## [To do]
Write out again, unaltered, the lines from the start through the line containing "crest_drop = 0.4".

## [Available data]
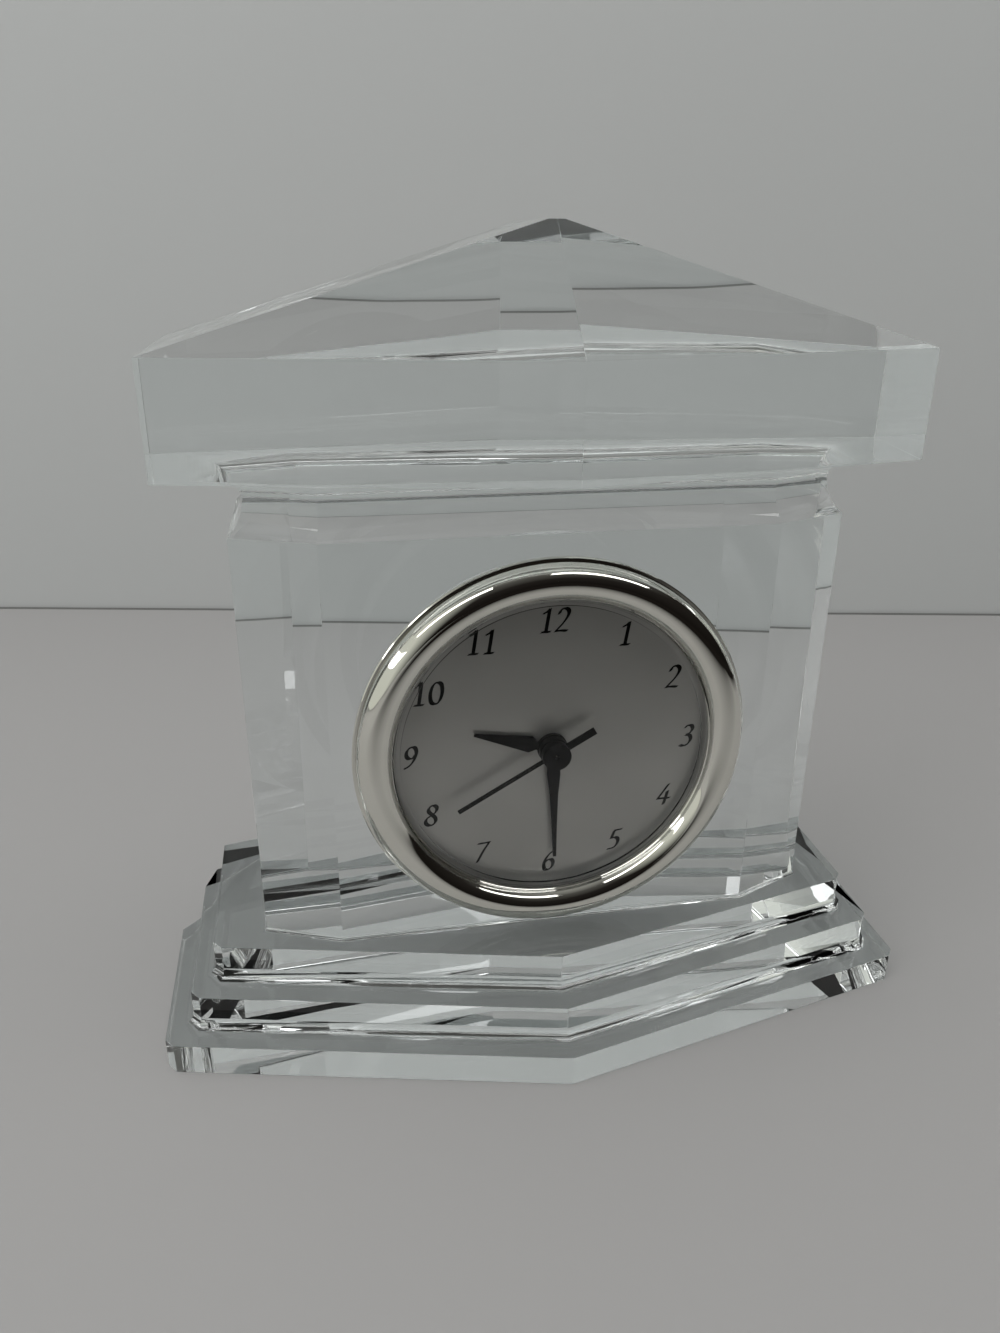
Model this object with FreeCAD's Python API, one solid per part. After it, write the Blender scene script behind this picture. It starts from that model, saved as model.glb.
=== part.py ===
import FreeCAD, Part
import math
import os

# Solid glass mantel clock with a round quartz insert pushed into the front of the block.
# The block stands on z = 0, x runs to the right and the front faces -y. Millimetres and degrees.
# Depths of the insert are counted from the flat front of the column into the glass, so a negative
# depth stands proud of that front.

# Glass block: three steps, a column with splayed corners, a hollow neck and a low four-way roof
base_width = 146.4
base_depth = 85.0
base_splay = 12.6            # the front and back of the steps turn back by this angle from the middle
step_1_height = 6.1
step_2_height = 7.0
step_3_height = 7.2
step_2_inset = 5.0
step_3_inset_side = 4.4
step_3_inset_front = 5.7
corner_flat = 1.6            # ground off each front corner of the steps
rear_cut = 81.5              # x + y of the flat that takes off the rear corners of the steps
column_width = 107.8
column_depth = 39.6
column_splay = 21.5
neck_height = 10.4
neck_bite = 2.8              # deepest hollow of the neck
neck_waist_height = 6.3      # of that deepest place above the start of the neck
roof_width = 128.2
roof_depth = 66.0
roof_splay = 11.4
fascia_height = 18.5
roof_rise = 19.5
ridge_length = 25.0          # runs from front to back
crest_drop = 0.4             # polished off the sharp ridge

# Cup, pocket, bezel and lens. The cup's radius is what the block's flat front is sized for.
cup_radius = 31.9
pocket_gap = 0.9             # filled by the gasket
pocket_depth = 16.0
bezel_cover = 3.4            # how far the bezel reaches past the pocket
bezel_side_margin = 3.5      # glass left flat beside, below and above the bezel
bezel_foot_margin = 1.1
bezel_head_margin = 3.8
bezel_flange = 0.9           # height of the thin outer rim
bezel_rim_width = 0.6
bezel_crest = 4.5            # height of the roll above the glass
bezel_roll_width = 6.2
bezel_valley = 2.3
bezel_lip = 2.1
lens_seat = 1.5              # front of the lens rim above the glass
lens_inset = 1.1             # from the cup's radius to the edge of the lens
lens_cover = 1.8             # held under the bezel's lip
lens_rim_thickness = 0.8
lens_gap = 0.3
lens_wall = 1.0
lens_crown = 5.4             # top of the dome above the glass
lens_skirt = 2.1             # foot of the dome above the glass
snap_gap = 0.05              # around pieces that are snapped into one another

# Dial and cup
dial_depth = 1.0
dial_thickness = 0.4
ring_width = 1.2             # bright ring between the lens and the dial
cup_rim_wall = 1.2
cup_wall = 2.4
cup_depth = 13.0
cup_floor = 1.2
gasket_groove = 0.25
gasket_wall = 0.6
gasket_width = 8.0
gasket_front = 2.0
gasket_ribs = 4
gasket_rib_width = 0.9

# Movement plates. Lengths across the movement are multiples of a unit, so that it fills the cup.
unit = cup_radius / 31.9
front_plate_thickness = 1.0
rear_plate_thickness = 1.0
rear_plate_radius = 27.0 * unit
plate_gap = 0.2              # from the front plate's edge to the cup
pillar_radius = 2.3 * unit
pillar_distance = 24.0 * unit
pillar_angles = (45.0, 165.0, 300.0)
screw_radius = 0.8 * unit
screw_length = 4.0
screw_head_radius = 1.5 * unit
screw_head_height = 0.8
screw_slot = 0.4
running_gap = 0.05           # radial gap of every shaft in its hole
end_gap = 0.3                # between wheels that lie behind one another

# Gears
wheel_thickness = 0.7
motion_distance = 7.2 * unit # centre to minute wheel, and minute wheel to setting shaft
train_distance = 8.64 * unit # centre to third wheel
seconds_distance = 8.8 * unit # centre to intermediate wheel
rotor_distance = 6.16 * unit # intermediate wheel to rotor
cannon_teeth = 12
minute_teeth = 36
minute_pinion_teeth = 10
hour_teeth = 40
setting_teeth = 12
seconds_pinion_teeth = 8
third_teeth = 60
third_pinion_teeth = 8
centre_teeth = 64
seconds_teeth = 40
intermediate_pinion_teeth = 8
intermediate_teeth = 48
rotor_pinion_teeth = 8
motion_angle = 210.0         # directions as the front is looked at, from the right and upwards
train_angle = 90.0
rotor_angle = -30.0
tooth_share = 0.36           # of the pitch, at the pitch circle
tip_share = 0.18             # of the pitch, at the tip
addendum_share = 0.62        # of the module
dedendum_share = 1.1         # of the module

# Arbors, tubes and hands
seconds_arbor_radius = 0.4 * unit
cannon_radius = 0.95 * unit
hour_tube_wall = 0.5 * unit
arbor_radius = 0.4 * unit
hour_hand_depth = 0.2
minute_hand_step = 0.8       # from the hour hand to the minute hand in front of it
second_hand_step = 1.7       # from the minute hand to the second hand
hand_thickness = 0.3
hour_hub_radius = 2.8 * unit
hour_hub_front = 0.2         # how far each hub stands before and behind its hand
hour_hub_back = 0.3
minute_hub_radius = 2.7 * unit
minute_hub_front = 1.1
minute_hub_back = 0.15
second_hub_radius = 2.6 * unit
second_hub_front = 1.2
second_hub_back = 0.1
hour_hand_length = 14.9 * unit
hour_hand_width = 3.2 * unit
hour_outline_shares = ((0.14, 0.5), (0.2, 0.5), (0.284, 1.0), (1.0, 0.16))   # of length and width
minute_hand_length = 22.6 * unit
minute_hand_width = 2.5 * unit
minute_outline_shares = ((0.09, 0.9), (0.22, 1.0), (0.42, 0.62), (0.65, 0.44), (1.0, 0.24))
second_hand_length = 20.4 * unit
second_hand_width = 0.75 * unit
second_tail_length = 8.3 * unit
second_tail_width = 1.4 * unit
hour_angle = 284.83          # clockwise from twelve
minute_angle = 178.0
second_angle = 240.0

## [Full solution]
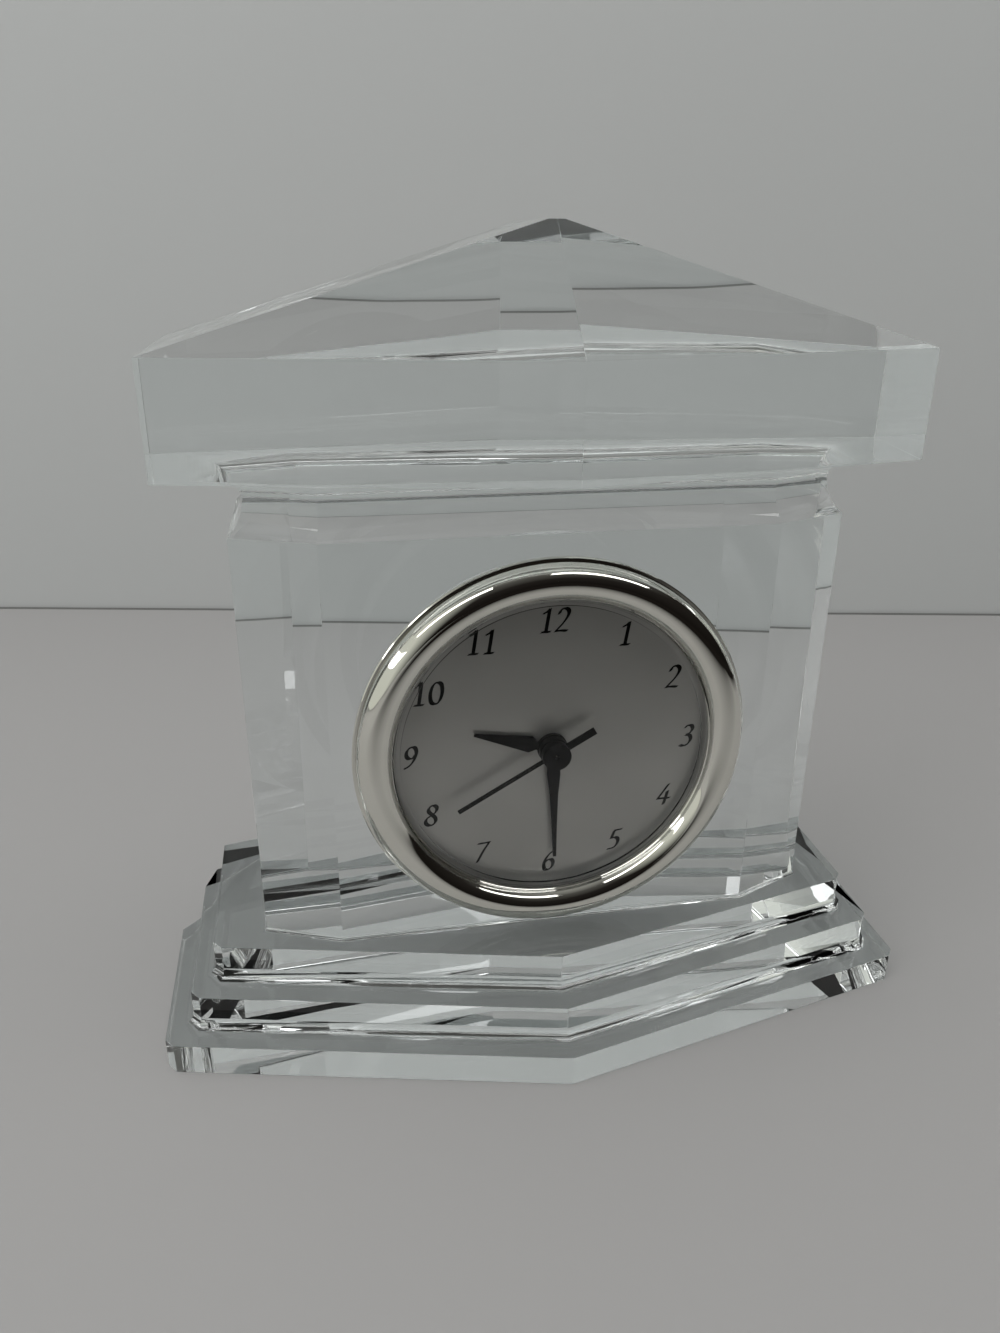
Model this object with FreeCAD's Python API, one solid per part. After it, write the Blender scene script behind this picture. It starts from that model, saved as model.glb.
=== part.py ===
import FreeCAD, Part
import math
import os

# Solid glass mantel clock with a round quartz insert pushed into the front of the block.
# The block stands on z = 0, x runs to the right and the front faces -y. Millimetres and degrees.
# Depths of the insert are counted from the flat front of the column into the glass, so a negative
# depth stands proud of that front.

# Glass block: three steps, a column with splayed corners, a hollow neck and a low four-way roof
base_width = 146.4
base_depth = 85.0
base_splay = 12.6            # the front and back of the steps turn back by this angle from the middle
step_1_height = 6.1
step_2_height = 7.0
step_3_height = 7.2
step_2_inset = 5.0
step_3_inset_side = 4.4
step_3_inset_front = 5.7
corner_flat = 1.6            # ground off each front corner of the steps
rear_cut = 81.5              # x + y of the flat that takes off the rear corners of the steps
column_width = 107.8
column_depth = 39.6
column_splay = 21.5
neck_height = 10.4
neck_bite = 2.8              # deepest hollow of the neck
neck_waist_height = 6.3      # of that deepest place above the start of the neck
roof_width = 128.2
roof_depth = 66.0
roof_splay = 11.4
fascia_height = 18.5
roof_rise = 19.5
ridge_length = 25.0          # runs from front to back
crest_drop = 0.4             # polished off the sharp ridge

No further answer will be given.